Changeover time is the metric, the elapsed time itself. Quick changeover is the methodology to reduce it. The mechanics of quick changeover, often associated with single minute exchange of die, separate the changeover steps into internal (machine must be stopped) and external (can be done while the machine is still running the previous batch) and then convert as much internal work to external as possible. The metric measures the result; the methodology does the work.
Is changeover time the same as single minute exchange of die?
No. Changeover time is the duration. Single minute exchange of die is a specific methodology Shigeo Shingo developed for reducing changeover time, particularly on stamping presses, with the aim of getting changeover under ten minutes.
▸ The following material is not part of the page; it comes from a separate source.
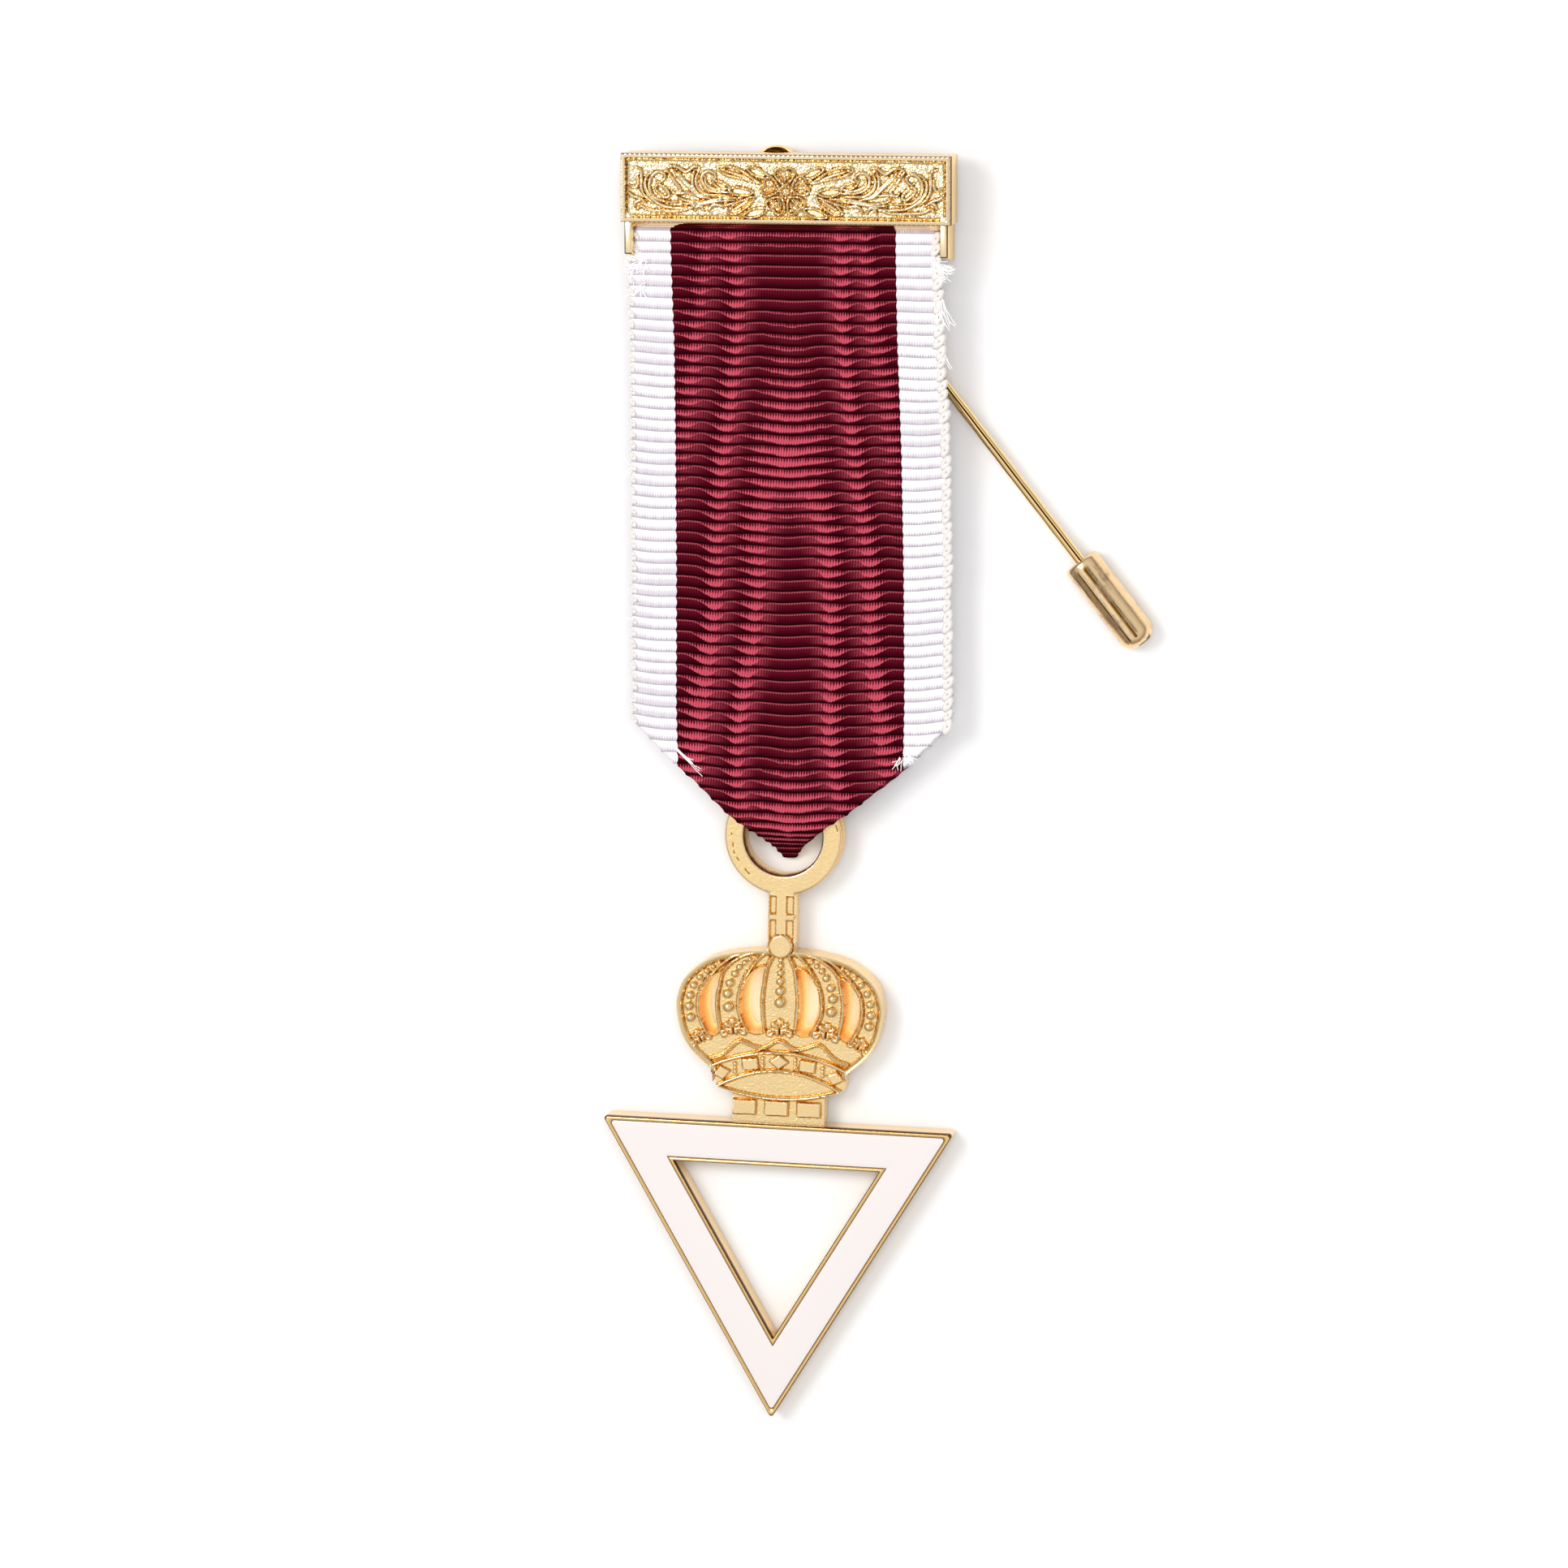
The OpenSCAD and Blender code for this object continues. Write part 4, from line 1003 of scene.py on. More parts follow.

The methodology is now applied far beyond presses, anywhere a machine has to switch between products. The metric exists whether or not you use the methodology; the methodology is the most documented way to drive the metric down.
What are common mistakes when measuring changeover time?
The biggest mistake is stopping the clock at the first part instead of the first good part. A changeover is not over until the part passes inspection. The second is timing only the easy changeovers, the ones with the experienced operator and the well organized cart. Average across operators and shifts to get a real number. The third is not breaking the time into steps. Without step level data you cannot tell which part of the changeover is the biggest target.
What does changeover time tracking look like on the shop floor of a small CNC shop?
A simple form on a clipboard at the machine. Three columns: step, start time, end time. The operator notes each step (tear down, fixture swap, tool change, first piece, inspection) and the clock for each. A changeover analyst, often the maintenance lead or a senior operator, reviews the form within 24 hours and pulls out the longest steps. After three or four changeovers tracked this way, the shop has a baseline and a top three target list. A 30 minute changeover often comes down to 15 in the first round of work.